John Schantz, president of the Schantz organ company of Orrville, Ohio, wrote, “We can say without reservation that we agree with the statements in your letter.”
Pieter Visser, president of the Visser-Rowand Associates Organbuilders, wrote, “I can still remember my grandmother’s bringing her own foot warmer to church. The organist wore gloves with the ends of the fingers cut off.”
Later in his letter, he wrote, “ In our case, we have not had any mechanical problems because of heat or air conditioning and low or high humidity. This has been primarily due to the fact that we engineer the organs so that natural movement of the wooden structures is not impaired.”
In a phone call to us after he wrote the letter, Mr. Visser told us that he personally does all the engineering on his organs.

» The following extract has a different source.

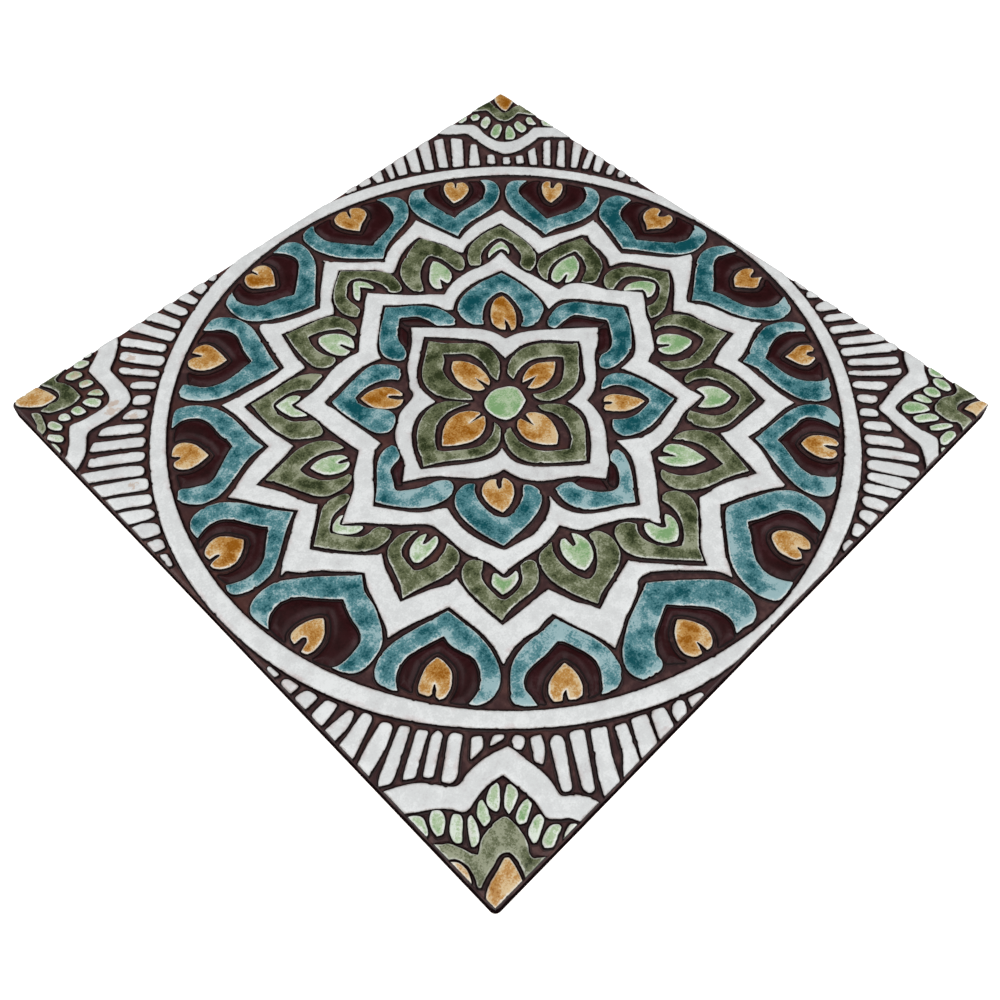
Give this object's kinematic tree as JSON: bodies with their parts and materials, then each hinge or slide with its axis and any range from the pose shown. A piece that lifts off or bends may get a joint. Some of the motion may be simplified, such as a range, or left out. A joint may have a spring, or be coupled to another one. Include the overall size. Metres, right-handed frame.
{
  "type": "relief wall tile",
  "caption": "Square handmade ceramic wall tile with a carved rosette of petals and stars in a ring, raised glazed fields between dark carved lines, and petal corner panels",
  "frame": {"origin": "centre of the flat underside, midway between the four sides", "axes": "+Z is the normal of the glazed face, away from the wall or bed; +X and +Y run along the sides of the square"},
  "size_m": [0.3, 0.3, 0.009],
  "materials": {
    "glaze": "glossy multicolour glaze over carved relief, dark brown in the carved lines"
  },
  "bodies": {
    "root": {"tile": "glaze"}
  },
  "joints": []
}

They are the mechanical, tracker type, which are most susceptible to damage from changing temperature and humidity.
Mr. Visser told us that he has organs all over the country, and that temperature will not harm his organs, whether they are in Maine or Arizona.
Play the Organs
Mr. Visser told us that he thought it was a shame that the organs were not played more often, pointing out that even a beginner could not damage any pipe organ by playing it. He told us that the more the pipe organs are played, the better.
“Don’t lock them up, let the people hear beautiful music all week long,” says Pieter Visser.
He ends his letter to ICE with this paragraph, “I believe one sure way to overcome the turning on and off of heat or air-conditioning is to use the worship space full time, to turn our religious organizations back into community organizations and our churches and synagogues back into community centers where we can go at all times, not just once or twice a week, and do all things as a religious family. Without people actively participating in the community of faith, it will not matter if the organs in churches work or not.”
We leave you with that thought, and with our thanks to the members of the Associated Pipe Organ Builders of America for working with us to bring you this information.